-- Exercise --
Transcribe precisely those lines of the listing that fall between the line containing "obj.matrix_world = world" and the last line, inclusive of both.

----------

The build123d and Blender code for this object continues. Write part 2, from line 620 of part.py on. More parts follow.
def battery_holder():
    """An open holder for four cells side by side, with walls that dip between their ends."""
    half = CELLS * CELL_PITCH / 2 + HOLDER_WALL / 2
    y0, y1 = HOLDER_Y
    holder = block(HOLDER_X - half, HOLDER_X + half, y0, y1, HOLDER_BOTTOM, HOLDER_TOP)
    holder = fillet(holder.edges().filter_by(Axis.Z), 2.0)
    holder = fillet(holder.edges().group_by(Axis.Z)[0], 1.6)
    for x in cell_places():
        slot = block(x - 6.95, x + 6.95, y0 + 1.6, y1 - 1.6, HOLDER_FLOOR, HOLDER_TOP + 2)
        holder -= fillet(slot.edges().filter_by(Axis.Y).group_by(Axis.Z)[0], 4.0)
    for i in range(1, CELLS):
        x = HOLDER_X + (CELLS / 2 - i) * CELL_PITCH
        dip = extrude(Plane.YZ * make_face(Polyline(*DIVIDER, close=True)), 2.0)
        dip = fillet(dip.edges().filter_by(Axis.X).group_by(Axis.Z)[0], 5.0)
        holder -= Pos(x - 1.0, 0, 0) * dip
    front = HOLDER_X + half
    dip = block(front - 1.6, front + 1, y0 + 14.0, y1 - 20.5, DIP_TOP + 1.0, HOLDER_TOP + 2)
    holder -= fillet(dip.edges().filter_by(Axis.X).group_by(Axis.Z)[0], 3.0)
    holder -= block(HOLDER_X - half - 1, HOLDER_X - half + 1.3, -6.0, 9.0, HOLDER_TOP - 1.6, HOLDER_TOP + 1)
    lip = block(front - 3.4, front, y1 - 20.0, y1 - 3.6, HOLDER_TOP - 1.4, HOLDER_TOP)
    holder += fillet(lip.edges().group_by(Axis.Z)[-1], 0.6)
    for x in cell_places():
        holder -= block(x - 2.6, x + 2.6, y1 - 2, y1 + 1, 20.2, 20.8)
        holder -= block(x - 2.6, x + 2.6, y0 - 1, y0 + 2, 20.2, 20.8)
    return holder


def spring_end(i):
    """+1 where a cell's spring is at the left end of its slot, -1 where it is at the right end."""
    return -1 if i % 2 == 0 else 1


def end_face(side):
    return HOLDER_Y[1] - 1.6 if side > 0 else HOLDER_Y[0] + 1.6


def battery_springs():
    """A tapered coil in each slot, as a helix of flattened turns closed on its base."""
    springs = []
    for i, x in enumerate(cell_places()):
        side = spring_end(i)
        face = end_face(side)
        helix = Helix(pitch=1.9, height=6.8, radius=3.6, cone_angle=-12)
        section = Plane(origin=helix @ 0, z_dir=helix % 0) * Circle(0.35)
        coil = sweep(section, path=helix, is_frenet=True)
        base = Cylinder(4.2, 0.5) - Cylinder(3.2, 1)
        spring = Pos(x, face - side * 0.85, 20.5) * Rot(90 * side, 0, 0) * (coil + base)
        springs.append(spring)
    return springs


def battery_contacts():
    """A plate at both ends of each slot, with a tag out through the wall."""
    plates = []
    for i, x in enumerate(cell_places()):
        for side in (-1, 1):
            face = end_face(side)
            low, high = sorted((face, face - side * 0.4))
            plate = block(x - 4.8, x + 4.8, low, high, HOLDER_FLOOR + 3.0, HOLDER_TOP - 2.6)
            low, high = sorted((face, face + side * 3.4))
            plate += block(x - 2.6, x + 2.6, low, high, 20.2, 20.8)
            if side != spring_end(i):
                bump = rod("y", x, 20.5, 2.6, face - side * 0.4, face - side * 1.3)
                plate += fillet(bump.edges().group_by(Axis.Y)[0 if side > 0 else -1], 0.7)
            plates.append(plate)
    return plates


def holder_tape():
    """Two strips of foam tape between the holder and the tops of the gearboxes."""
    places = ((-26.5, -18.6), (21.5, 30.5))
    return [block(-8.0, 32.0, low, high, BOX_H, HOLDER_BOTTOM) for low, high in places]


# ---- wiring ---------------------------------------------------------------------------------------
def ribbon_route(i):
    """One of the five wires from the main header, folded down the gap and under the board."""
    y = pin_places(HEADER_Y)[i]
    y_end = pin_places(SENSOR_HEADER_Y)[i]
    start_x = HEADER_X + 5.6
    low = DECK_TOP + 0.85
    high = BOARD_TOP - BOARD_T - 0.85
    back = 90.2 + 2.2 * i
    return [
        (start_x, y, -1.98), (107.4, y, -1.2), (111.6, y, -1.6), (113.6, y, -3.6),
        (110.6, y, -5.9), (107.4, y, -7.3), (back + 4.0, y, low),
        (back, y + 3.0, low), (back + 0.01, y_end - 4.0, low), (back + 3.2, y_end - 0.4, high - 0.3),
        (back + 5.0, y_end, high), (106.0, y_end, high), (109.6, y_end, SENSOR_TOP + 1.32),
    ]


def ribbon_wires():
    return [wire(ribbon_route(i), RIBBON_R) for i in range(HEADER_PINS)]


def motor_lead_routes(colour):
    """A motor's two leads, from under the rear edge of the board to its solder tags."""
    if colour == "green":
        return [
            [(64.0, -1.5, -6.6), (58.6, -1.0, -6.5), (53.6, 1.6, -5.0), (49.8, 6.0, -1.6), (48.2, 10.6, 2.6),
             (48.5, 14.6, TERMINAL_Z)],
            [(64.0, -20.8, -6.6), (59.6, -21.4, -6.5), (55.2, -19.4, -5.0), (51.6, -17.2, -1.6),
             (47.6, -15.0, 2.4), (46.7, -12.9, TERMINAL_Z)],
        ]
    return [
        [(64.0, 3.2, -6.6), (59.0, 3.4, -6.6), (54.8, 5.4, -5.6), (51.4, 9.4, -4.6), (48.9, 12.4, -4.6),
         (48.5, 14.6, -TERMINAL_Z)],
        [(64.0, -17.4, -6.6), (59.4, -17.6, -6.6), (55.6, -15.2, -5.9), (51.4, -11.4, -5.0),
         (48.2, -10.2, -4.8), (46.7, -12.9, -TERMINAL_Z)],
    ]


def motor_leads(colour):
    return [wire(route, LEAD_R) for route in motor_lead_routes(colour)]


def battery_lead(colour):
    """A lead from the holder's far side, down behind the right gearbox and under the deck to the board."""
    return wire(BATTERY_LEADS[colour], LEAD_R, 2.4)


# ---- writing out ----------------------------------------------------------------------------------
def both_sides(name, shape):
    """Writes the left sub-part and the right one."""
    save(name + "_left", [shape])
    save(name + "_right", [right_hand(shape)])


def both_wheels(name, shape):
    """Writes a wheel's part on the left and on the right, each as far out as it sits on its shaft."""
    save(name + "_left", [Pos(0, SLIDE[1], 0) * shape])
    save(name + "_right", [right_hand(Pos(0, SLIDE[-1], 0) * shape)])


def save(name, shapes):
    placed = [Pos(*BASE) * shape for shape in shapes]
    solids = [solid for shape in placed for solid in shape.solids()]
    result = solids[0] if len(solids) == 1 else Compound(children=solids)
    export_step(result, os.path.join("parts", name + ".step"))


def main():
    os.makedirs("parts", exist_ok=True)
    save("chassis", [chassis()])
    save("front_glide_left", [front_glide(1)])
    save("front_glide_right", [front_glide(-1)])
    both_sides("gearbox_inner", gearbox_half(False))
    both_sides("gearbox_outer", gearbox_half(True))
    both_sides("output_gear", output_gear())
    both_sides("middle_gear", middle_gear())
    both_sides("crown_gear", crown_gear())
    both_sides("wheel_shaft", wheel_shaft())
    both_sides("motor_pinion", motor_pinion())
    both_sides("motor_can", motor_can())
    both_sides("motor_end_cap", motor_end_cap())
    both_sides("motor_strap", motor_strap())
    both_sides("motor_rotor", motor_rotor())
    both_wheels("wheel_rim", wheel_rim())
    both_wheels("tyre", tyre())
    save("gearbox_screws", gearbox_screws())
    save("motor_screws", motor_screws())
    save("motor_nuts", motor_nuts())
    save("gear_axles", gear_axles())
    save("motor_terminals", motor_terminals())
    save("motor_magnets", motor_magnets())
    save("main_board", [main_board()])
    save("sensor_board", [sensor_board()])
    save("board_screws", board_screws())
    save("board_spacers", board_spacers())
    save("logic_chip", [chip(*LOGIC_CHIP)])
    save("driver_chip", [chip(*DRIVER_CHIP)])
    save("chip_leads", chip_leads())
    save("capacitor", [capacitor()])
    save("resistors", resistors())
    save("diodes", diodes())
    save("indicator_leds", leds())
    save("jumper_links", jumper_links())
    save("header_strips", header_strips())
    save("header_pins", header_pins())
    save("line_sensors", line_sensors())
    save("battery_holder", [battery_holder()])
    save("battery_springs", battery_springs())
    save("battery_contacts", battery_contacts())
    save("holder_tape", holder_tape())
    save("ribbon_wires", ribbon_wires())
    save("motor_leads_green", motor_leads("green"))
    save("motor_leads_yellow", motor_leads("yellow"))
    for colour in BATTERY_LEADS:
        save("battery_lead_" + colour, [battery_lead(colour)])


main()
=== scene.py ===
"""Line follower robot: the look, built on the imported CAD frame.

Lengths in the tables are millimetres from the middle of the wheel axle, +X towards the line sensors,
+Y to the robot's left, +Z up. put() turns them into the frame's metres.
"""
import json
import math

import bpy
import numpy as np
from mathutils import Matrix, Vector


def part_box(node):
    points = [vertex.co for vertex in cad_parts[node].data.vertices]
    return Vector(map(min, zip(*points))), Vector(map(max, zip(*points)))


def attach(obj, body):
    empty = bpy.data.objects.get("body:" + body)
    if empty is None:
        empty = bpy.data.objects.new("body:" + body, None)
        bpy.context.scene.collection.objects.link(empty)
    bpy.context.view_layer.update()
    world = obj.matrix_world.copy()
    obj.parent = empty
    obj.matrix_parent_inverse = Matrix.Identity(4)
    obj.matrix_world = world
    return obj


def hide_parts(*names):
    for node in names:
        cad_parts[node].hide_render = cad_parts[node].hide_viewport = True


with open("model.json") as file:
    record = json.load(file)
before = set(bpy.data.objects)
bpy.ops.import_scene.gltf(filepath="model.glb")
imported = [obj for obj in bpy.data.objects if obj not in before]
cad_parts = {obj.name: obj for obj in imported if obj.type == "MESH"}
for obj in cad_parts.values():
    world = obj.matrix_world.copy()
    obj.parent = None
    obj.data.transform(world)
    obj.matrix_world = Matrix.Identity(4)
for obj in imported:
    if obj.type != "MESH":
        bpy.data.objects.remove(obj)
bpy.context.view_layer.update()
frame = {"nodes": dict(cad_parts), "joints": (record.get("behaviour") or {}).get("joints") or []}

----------

-- Output of the task --
    obj.matrix_world = world
    return obj


def hide_parts(*names):
    for node in names:
        cad_parts[node].hide_render = cad_parts[node].hide_viewport = True


with open("model.json") as file:
    record = json.load(file)
before = set(bpy.data.objects)
bpy.ops.import_scene.gltf(filepath="model.glb")
imported = [obj for obj in bpy.data.objects if obj not in before]
cad_parts = {obj.name: obj for obj in imported if obj.type == "MESH"}
for obj in cad_parts.values():
    world = obj.matrix_world.copy()
    obj.parent = None
    obj.data.transform(world)
    obj.matrix_world = Matrix.Identity(4)
for obj in imported:
    if obj.type != "MESH":
        bpy.data.objects.remove(obj)
bpy.context.view_layer.update()
frame = {"nodes": dict(cad_parts), "joints": (record.get("behaviour") or {}).get("joints") or []}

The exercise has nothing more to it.